Ante mi estupor le oí preguntarme qué veía primero.
-Una puerta cerrada.
-Esa puerta está hecha de madera. ¿No?
-Sí, de madera, parece.
-Pues piensa que para hacerla se necesitarían árboles. Piensa en un árbol. La semilla, la tierra, el agua, el tiempo que necesitó para crecer y ser cortado y dar otras semillas... piensa en los animales que vivieron en él y gracias a él..., en el hombre que lo taló, con su nacer, sus circunstancias, que a su vez te llevarán a otro comienzo. Todo siempre encadenado, y a su vez, ramificado.
Sus palabras las veía en imágenes descomponibles. El árbol en ramas, hojas, sabia... la tierra, sus distintas capas, con sus distintos elementos, y en sus diferentes edades... el agua microscópica... el principio del entrecruzamiento de genes...

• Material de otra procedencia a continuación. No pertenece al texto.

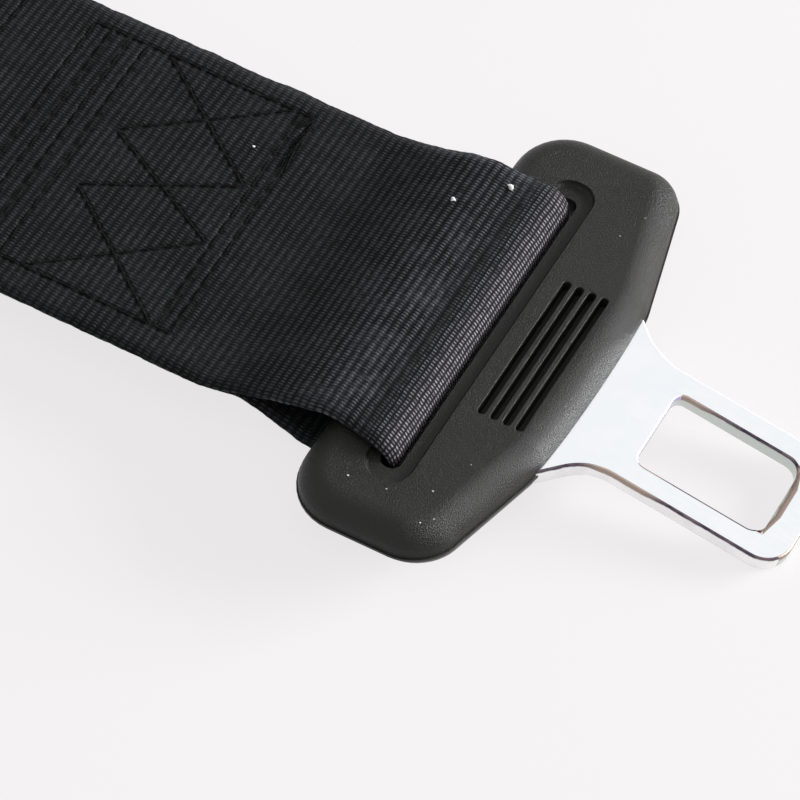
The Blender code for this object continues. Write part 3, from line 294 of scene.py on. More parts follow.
def group(name, inputs, outputs, build):
    """A shader node group; build gets its board and its input sockets, and gives back its outputs."""
    tree = bpy.data.node_groups.new(name, "ShaderNodeTree")
    for label, (kind, value) in inputs.items():
        socket = tree.interface.new_socket(name=label, in_out="INPUT", socket_type=kind)
        if value is not None:
            socket.default_value = value
    for label, kind in outputs.items():
        tree.interface.new_socket(name=label, in_out="OUTPUT", socket_type=kind)
    board = Board(tree)
    entry, leave = board.put("NodeGroupInput"), board.put("NodeGroupOutput")
    for label, socket in build(board, entry.outputs).items():
        tree.links.new(socket, leave.inputs[label])
    return tree


def use(board, tree, **inputs):
    made = board.tree.nodes.new("ShaderNodeGroup")
    made.node_tree = tree
    for label, value in inputs.items():
        label = label.replace("_", " ")
        if isinstance(value, bpy.types.NodeSocket):
            board.tree.links.new(value, made.inputs[label])
        else:
            made.inputs[label].default_value = value
    return made.outputs


def finish(name, colour, roughness, metallic=0.0, specular=0.5):
    """A material with one plain shader; gives back the material, its board and the shader."""
    made = bpy.data.materials.new(name)
    made.use_nodes = True
    board = Board(made.node_tree)
    shader = made.node_tree.nodes["Principled BSDF"]
    shader.inputs["Base Color"].default_value = (*colour, 1.0)
    shader.inputs["Roughness"].default_value = roughness
    shader.inputs["Metallic"].default_value = metallic
    shader.inputs["Specular IOR Level"].default_value = specular
    return made, board, shader


def wire(board, shader, **sockets):
    for label, socket in sockets.items():
        board.tree.links.new(socket, shader.inputs[label.replace("_", " ")])


FLOAT, VECTOR = "NodeSocketFloat", "NodeSocketVector"


def build_grain(board, given):
    """Spark-eroded mould texture: fine pits and a broad uneven sheen."""
    fine = board.noise(given["Place"], given["Grains per metre"], 3.0, 0.65)
    broad = board.noise(given["Place"], 90.0, 3.0, 0.6)
    return {"Height": fine, "Unevenness": broad}


def build_dust(board, given):
    """Sparse pale specks of dust, on surfaces that face up."""
    cells = board.put("ShaderNodeTexVoronoi", {"Vector": given["Place"], "Randomness": 1.0,
                                               "Scale": given["Specks per metre"]})
    size = board.math("MULTIPLY", board.split(cells.outputs["Color"])["X"], 0.11)
    chosen = board.math("GREATER_THAN", board.split(cells.outputs["Color"])["Y"], given["Rarity"])
    near = board.math("LESS_THAN", cells.outputs["Distance"], size)
    up = board.map(board.split(board.put("ShaderNodeNewGeometry").outputs["Normal"])["Z"], 0.2, 0.7)
    speck = board.math("MULTIPLY", board.math("MULTIPLY", near, chosen), up)
    return {"Speck": speck}


def build_brushing(board, given):
    """Fine drawn or ground lines along X, with cloudy patches."""
    lines = board.noise(board.stretch(given["Place"], (60.0, 2600.0, 2600.0)), 1.0, 3.0, 0.6)
    cloud = board.noise(given["Place"], 140.0, 3.0, 0.6)
    return {"Lines": lines, "Cloud": cloud}


grain = group("moulded grain", {"Place": (VECTOR, None), "Grains per metre": (FLOAT, 3600.0)},
              {"Height": FLOAT, "Unevenness": FLOAT}, build_grain)
dust = group("dust specks", {"Place": (VECTOR, None), "Specks per metre": (FLOAT, 260.0),
                             "Rarity": (FLOAT, 0.93)}, {"Speck": FLOAT}, build_dust)
brushing = group("drawn metal", {"Place": (VECTOR, None)}, {"Lines": FLOAT, "Cloud": FLOAT},
                 build_brushing)

DUST_COLOUR = (0.55, 0.53, 0.50, 1.0)


def moulded_plastic(name, dark, light, roughness, grain_height, specular=0.5, grains=3600.0,
                    rarity=0.93):
    """Moulded plastic: two close tones, fine grain and a few specks of dust."""
    made, board, shader = finish(name, dark, roughness, specular=specular)
    place = board.place()
    texture = use(board, grain, Place=place, Grains_per_metre=grains)
    speck = use(board, dust, Place=place, Rarity=rarity)["Speck"]
    tone = board.mix(board.map(texture["Unevenness"], 0.35, 0.65), (*dark, 1.0), (*light, 1.0))
    rough = board.map(texture["Unevenness"], 0.3, 0.7, roughness - 0.06, roughness + 0.06)
    wire(board, shader, Base_Color=board.mix(speck, tone, DUST_COLOUR), Roughness=rough,
         Normal=board.bump(texture["Height"], 0.8, grain_height))
    return made


def plain_metal(name, dark, light, roughness):
    """Zinc plated or drawn steel: streaks along it and cloudy patches."""
    made, board, shader = finish(name, dark, roughness, metallic=1.0)
    texture = use(board, brushing, Place=board.place())
    tone = board.mix(board.map(texture["Cloud"], 0.3, 0.7), (*dark, 1.0), (*light, 1.0))
    rough = board.map(texture["Lines"], 0.3, 0.7, roughness - 0.08, roughness + 0.1)
    wire(board, shader, Base_Color=tone, Roughness=rough,
         Normal=board.bump(texture["Lines"], 0.25, 0.00002))
    return made


def bright_plating():
    """Nickel-bright plating over a stamped blank: faint waves and hairlines."""
    made, board, shader = finish("plated_steel", (0.93, 0.94, 0.95), 0.14, metallic=1.0)
    place = board.place()
    wave = board.noise(place, 160.0, 2.0, 0.5)
    lines = use(board, brushing, Place=place)["Lines"]
    speck = use(board, dust, Place=place, Rarity=0.96)["Speck"]
    tone = board.mix(board.map(wave, 0.3, 0.7), (0.92, 0.96, 0.985, 1.0), (0.955, 0.975, 0.99, 1.0))
    height = board.math("ADD", wave, board.math("MULTIPLY", lines, 0.08))
    wire(board, shader, Base_Color=board.mix(speck, tone, (0.35, 0.33, 0.31, 1.0)),
         Roughness=board.map(lines, 0.3, 0.7, 0.10, 0.20), Normal=board.bump(height, 0.2, 0.00006))
    return made


WALL_BRIGHT = ((0.97, 0.965, 0.97, 1.0), (0.88, 0.88, 0.875, 1.0))
# Grey-green painted reflection of the shaded floor, for the walls inside the window
WINDOW_WALL_SHADED_REFLECTION = (0.60, 0.64, 0.61, 1.0)
WALL_TORN = (0.40, 0.38, 0.39, 1.0)
# Coined rim painted dark, as a painted reflection of a dark horizon
RIM_DARK_REFLECTION = ((0.045, 0.034, 0.055, 1.0), (0.13, 0.10, 0.115, 1.0))
RIM_BROWN = (0.34, 0.27, 0.23, 1.0)
RIM_PALE = (0.80, 0.79, 0.79, 1.0)
RIM_VIOLET = (0.56, 0.52, 0.74, 1.0)


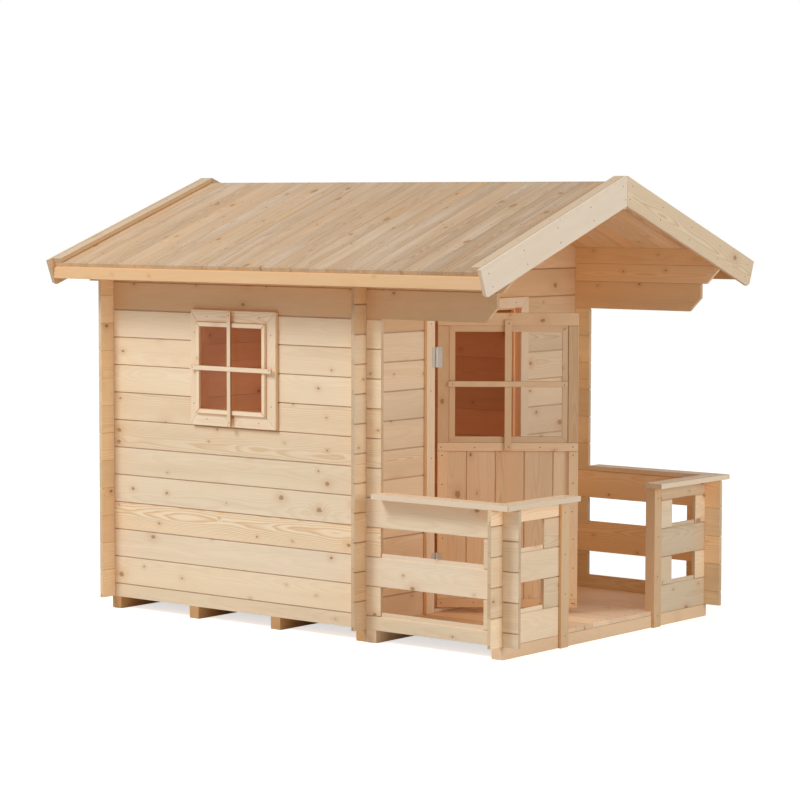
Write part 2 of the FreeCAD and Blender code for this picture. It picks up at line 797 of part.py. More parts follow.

-¡Pero esto es una enormidad! -exclamé abrumado.
-Esto es sólo la puerta, amigo mío. Sólo la puerta me costó diez años -paró unos segundos y luego me formuló otra pregunta. ¿Para qué sirven las puertas?
-Para entrar.
-¡Eso es! Aún queda pasar adentro, imaginar lo que hay, las gentes que ahí viven, lo que piensan, lo que están haciendo... y nunca repites, porque aunque hayan otros árboles, sus semillas serán siempre diferentes, sus crecimientos distintos, sus climas irrepetibles... y con los hombres, mucho más evidente.
-¿Y ya lo has visto todo?
-No. Pero ya he logrado llegar a otro plano.